▶ Direction:
Locate every line below that contains the word "before" and copy it.

—————

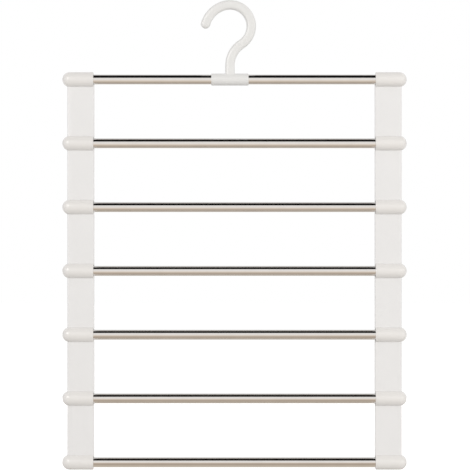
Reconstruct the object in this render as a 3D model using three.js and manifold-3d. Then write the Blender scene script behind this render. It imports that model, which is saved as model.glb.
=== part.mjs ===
// Multi tier trouser hanger. A moulded hook turns and slides on the top bar. Two notched side strips
// carry the chromed bars one under another, and a domed cap closes each end of each bar and clasps
// the strip. Millimetres, +Z up, with the front facing -Y. The origin is the underside of the
// hook's arch, where the hanger hangs on a wardrobe pole.

import * as THREE from 'three';
import { mergeVertices } from 'three/addons/utils/BufferGeometryUtils.js';
import Module from 'manifold-3d';

const wasm = await Module();
wasm.setup();

// Tiers
const tierCount = 7;
const tierPitch = 68.5;
const clearSpan = 301.2;
const hookOffset = 4.9;

// Fits and cuts
const fitClearance = 0.3;
const cutOverrun = 1;

// Bars, drawn as thin tube
const rodDiameter = 11;
const rodWall = 0.6;

// Side strips
const stripWidth = 29;
const stripThickness = 4;
const stripWeb = 7;
const stripEdgeRadius = 1.4;
const stripCornerRadius = 2.5;

// End caps
const capWall = 2.2;
const capOverhang = 5.4;
const capSetback = 0.8;
const capMouthChamfer = 0.6;

// Hook and its sleeve
const hookBarWidth = 10.3;
const hookBarDepth = 9;
const hookEdgeRadius = 2;
const archInnerRadius = 17.75;
const tailInnerRadius = 23.85;
const neckRadius = 27.8;
const stemHeight = 15;
const footRadius = 1.2;
const sleeveWall = 0.7;
const sleeveLength = 40;
const sleeveChamfer = 0.5;
const archEndAngle = THREE.MathUtils.degToRad(105.2);
const tailSweep = THREE.MathUtils.degToRad(58.1);

// Fineness of round shapes, as counts
const roundSides = 24;
const domeRings = 4;
const outlineArcSteps = 9;
const edgeSteps = 3;

// The largest share of a wall that one rounded edge may take
const edgeLimitShare = 0.4;

// Sizes that follow from the driving dimensions
const rodRadius = rodDiameter / 2;
const seatRadius = rodRadius + fitClearance;
const capRadius = seatRadius + capWall;
const sleeveRadius = seatRadius + sleeveWall;
const capLength = stripWidth - capSetback + capOverhang;
const notchDepth = stripWidth - stripWeb;
const rodLength = clearSpan + 2 * (notchDepth - fitClearance);
const barHalf = hookBarWidth / 2;
const archRadius = archInnerRadius + barHalf;
const tailRadius = tailInnerRadius + barHalf;
const bendAngle = Math.acos(neckRadius / (archRadius + neckRadius));
const archHeight = stemHeight + Math.sqrt(archRadius ** 2 + 2 * archRadius * neckRadius);
const topRodZ = -archInnerRadius - archHeight;
const stripDrop = (tierCount - 1) * tierPitch;

const whitePlastic = {
  color: new THREE.Color(0.92, 0.91, 0.89),
  roughness: 0.34,
  metalness: 0,
};
const hookFinish = new THREE.MeshStandardMaterial(whitePlastic);
const stripFinish = new THREE.MeshStandardMaterial({ ...whitePlastic, roughness: 0.4 });
const capFinish = new THREE.MeshStandardMaterial({ ...whitePlastic, roughness: 0.3 });
const rodFinish = new THREE.MeshStandardMaterial({
  color: new THREE.Color(0.82, 0.82, 0.83),
  roughness: 0.08,
  metalness: 1,
});

/** Closes a geometry into a solid that can be joined and cut. */
function solidOf(geometry) {
  geometry.deleteAttribute('normal');
  geometry.deleteAttribute('uv');
  const merged = mergeVertices(geometry);
  const corners = merged.index.array;
  const triangles = [];
  for (let start = 0; start < corners.length; start += 3) {
    const [a, b, c] = corners.slice(start, start + 3);
    if (a !== b && b !== c && c !== a) {
      triangles.push(a, b, c);
    }
  }
  return new wasm.Manifold(new wasm.Mesh({
    numProp: 3,
    vertProperties: Float32Array.from(merged.attributes.position.array),
    triVerts: Uint32Array.from(triangles),
  }));
}

/** Gives a solid's surface back as a geometry. */
function geometryOf(solid) {
  const surface = solid.getMesh();
  const geometry = new THREE.BufferGeometry();
  geometry.setAttribute('position', new THREE.BufferAttribute(Float32Array.from(surface.vertProperties), 3));
  geometry.setIndex(new THREE.BufferAttribute(Uint32Array.from(surface.triVerts), 1));
  geometry.computeVertexNormals();
  return geometry;
}

/** A named piece with its finish. */
function piece(name, geometry, finish) {
  const mesh = new THREE.Mesh(geometry, finish);
  mesh.name = name;
  return mesh;
}

/** A solid turned about the X axis from a profile of [radius, x] pairs. */
function turnedAlongX(profile) {
  const points = profile.map(([radius, x]) => new THREE.Vector2(radius, x));
  return solidOf(new THREE.LatheGeometry(points, roundSides).rotateZ(-Math.PI / 2));
}

/** A round bar along X from one x to another. */
function roundBar(radius, fromX, toX) {
  return turnedAlongX([[0, fromX], [radius, fromX], [radius, toX], [0, toX]]);
}

/** A plate from an outline in the XZ plane, centred on y = 0, with all its edges rounded. */
function roundedPlate(outline, thickness, edgeRadius) {
  const edge = Math.min(edgeRadius, thickness * edgeLimitShare);
  const core = thickness - 2 * edge;
  const plate = new THREE.ExtrudeGeometry(outline, {
    depth: core,
    steps: 1,
    curveSegments: outlineArcSteps,
    bevelEnabled: true,
    bevelThickness: edge,
    bevelSize: edge,
    bevelOffset: -edge,
    bevelSegments: edgeSteps,
  });
  return plate.translate(0, 0, -core / 2).rotateX(Math.PI / 2);
}

/** One chromed bar: an open tube that reaches into the caps at both of its ends. */
function makeRod() {
  const half = rodLength / 2;
  const shell = roundBar(rodRadius, -half, half);
  const bore = roundBar(rodRadius - rodWall, -half - cutOverrun, half + cutOverrun);
  return geometryOf(shell.subtract(bore));
}

/** The profile of a cap, from the centre of its mouth over the domed end back to the axis. */
function capProfile() {
  const domeStart = capLength - capRadius;
  const profile = [
    [0, 0],
    [capRadius - capMouthChamfer, 0],
    [capRadius, capMouthChamfer],
    [capRadius, domeStart],
  ];
  for (let ring = 1; ring < domeRings; ring += 1) {
    const angle = (ring / domeRings) * (Math.PI / 2);
    profile.push([capRadius * Math.cos(angle), domeStart + capRadius * Math.sin(angle)]);
  }
  profile.push([0, capLength]);
  return profile;
}

/**
 * One end cap with its mouth at x = 0 and its dome towards +X. A blind bore takes the bar's end, and
 * a slot takes the strip, which runs on above the cap, below it or both. The strip's inner edge
 * stands a little proud of the mouth.
 */
function makeCap(stripAbove, stripBelow) {
  const bore = roundBar(seatRadius, -cutOverrun, notchDepth - capSetback);
  const open = capRadius + cutOverrun;
  const top = stripAbove ? open : seatRadius;
  const bottom = stripBelow ? -open : -seatRadius;
  const slotStart = -cutOverrun;
  const slotEnd = stripWidth - capSetback + fitClearance;
  const slotBox = new THREE.BoxGeometry(slotEnd - slotStart, stripThickness + 2 * fitClearance, top - bottom);
  const slot = solidOf(slotBox.translate((slotStart + slotEnd) / 2, 0, (top + bottom) / 2));
  return geometryOf(turnedAlongX(capProfile()).subtract(bore).subtract(slot));
}

/**
 * The strip's outline with its inner edge at x = 0 and the top bar's axis at z = 0. Each bar sits in
 * a notch, and the notches of the top and bottom bars are open at the strip's ends.
 */
function stripOutline() {
  const endRise = rodRadius;
  const top = endRise;
  const bottom = -stripDrop - endRise;
  const corner = Math.min(stripCornerRadius, stripWeb * edgeLimitShare);
  const outline = new THREE.Shape();
  outline.moveTo(notchDepth, top);
  outline.lineTo(notchDepth, -seatRadius);
  outline.lineTo(0, -seatRadius);
  for (let tier = 1; tier < tierCount - 1; tier += 1) {
    const axis = -tier * tierPitch;
    outline.lineTo(0, axis + seatRadius);
    outline.lineTo(notchDepth, axis + seatRadius);
    outline.lineTo(notchDepth, axis - seatRadius);
    outline.lineTo(0, axis - seatRadius);
  }
  outline.lineTo(0, -stripDrop + seatRadius);
  outline.lineTo(notchDepth, -stripDrop + seatRadius);
  outline.lineTo(notchDepth, bottom);
  outline.lineTo(stripWidth - corner, bottom);
  outline.absarc(stripWidth - corner, bottom + corner, corner, -Math.PI / 2, 0, false);
  outline.lineTo(stripWidth, top - corner);
  outline.absarc(stripWidth - corner, top - corner, corner, 0, Math.PI / 2, false);
  outline.closePath();
  return outline;
}

/** One side strip with its inner edge at x = 0. */
function makeStrip() {
  return geometryOf(solidOf(roundedPlate(stripOutline(), stripThickness, stripEdgeRadius)));
}

/**
 * The hook's outline round its centreline, with the top bar's axis at x = 0, z = 0: a foot that
 * flares onto the sleeve, a straight stem, a neck that bends right, the arch, and a wider tail with
 * a round tip.
 */
function hookOutline() {
  const footHalf = barHalf + footRadius;
  const footTop = sleeveRadius + footRadius;
  const tailX = (archRadius - tailRadius) * Math.cos(archEndAngle);
  const tailZ = archHeight + (archRadius - tailRadius) * Math.sin(archEndAngle);
  const tipAngle = archEndAngle + tailSweep;
  const tipX = tailX + tailRadius * Math.cos(tipAngle);
  const tipZ = tailZ + tailRadius * Math.sin(tipAngle);
  const neckEnd = Math.PI - bendAngle;
  const outline = new THREE.Shape();
  outline.moveTo(-footHalf, 0);
  outline.lineTo(footHalf, 0);
  outline.lineTo(footHalf, sleeveRadius);
  outline.absarc(footHalf, footTop, footRadius, -Math.PI / 2, -Math.PI, true);
  outline.absarc(neckRadius, stemHeight, neckRadius - barHalf, Math.PI, neckEnd, true);
  outline.absarc(0, archHeight, archRadius + barHalf, -bendAngle, archEndAngle, false);
  outline.absarc(tailX, tailZ, tailRadius + barHalf, archEndAngle, tipAngle, false);
  outline.absarc(tipX, tipZ, barHalf, tipAngle, tipAngle + Math.PI, false);
  outline.absarc(tailX, tailZ, tailRadius - barHalf, tipAngle, archEndAngle, true);
  outline.absarc(0, archHeight, archRadius - barHalf, archEndAngle, -bendAngle, true);
  outline.absarc(neckRadius, stemHeight, neckRadius + barHalf, neckEnd, Math.PI, false);
  outline.absarc(-footHalf, footTop, footRadius, 0, -Math.PI / 2, true);
  outline.closePath();
  return outline;
}

/** The sleeve that the top bar runs through, still without its bore. */
function sleeveBody() {
  const half = sleeveLength / 2;
  return turnedAlongX([
    [0, -half],
    [sleeveRadius - sleeveChamfer, -half],
    [sleeveRadius, -half + sleeveChamfer],
    [sleeveRadius, half - sleeveChamfer],
    [sleeveRadius - sleeveChamfer, half],
    [0, half],
  ]);
}

/** The hook in one moulding with its sleeve, with the sleeve's axis at x = 0, z = 0. */
function makeHook() {
  const reach = sleeveLength / 2 + cutOverrun;
  const bar = solidOf(roundedPlate(hookOutline(), hookBarDepth, hookEdgeRadius));
  return geometryOf(bar.add(sleeveBody()).subtract(roundBar(seatRadius, -reach, reach)));
}

/** One side of the hanger, with the strip's inner edge at x = 0 and its outer edge towards +X. */
function makeSide(side) {
  const group = new THREE.Group();
  group.add(piece(`strip_${side}`, makeStrip(), stripFinish));
  for (let tier = 0; tier < tierCount; tier += 1) {
    const cap = piece(`cap_${side}_${tier + 1}`, makeCap(tier > 0, tier < tierCount - 1), capFinish);
    cap.position.set(capSetback, 0, -tier * tierPitch);
    group.add(cap);
  }
  return group;
}

/** The bars, the top one with its axis at z = 0. */
function makeRods() {
  const group = new THREE.Group();
  for (let tier = 0; tier < tierCount; tier += 1) {
    const rod = piece(`rod_${tier + 1}`, makeRod(), rodFinish);
    rod.position.z = -tier * tierPitch;
    group.add(rod);
  }
  return group;
}

/** The whole hanger, with the hook left of the middle as it hangs. */
function makeHanger() {
  const hanger = new THREE.Group();
  const hook = piece('hook', makeHook(), hookFinish);
  hook.position.z = topRodZ;
  const ladder = new THREE.Group();
  ladder.position.set(hookOffset, 0, topRodZ);
  const right = makeSide('right');
  right.position.x = clearSpan / 2;
  const left = makeSide('left');
  left.position.x = -clearSpan / 2;
  left.rotation.z = Math.PI;
  ladder.add(makeRods(), left, right);
  hanger.add(hook, ladder);
  return hanger;
}

export default makeHanger();
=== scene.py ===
"""The looks of a multi tier trouser hanger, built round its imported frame.

White moulded plastic carries seven chromed bars. The hook turns and slides on the top bar, and a
domed cap closes each end of each bar and clasps the side strip. Lengths are metres, with +Z up and
the front facing -Y.
"""

import logging
import math
from dataclasses import dataclass
from enum import Enum
from itertools import product
from typing import Sequence

import bmesh
import bpy
from mathutils import Matrix, Vector


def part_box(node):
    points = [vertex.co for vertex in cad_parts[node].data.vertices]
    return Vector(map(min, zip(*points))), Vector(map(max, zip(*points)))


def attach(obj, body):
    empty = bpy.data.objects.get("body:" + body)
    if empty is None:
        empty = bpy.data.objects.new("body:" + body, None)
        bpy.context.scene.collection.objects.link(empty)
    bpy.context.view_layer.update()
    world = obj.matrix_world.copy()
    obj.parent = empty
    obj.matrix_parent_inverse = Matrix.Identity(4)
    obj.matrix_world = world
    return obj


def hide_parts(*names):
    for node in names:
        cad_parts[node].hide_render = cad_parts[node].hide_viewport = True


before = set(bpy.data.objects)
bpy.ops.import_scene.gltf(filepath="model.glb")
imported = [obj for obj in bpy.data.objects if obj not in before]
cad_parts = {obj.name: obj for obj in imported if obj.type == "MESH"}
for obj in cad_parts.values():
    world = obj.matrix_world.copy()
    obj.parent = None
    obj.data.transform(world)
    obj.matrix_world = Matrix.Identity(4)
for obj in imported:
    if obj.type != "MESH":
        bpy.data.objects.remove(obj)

LOG = logging.getLogger("hanger")
MM = 0.001
TIERS = 7
SEAT_RADIUS = 5.8 * MM
MERGE_REACH = 0.001 * MM
NOISE_LOW = 0.3
NOISE_HIGH = 0.7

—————

▶ Task result:
before = set(bpy.data.objects)
imported = [obj for obj in bpy.data.objects if obj not in before]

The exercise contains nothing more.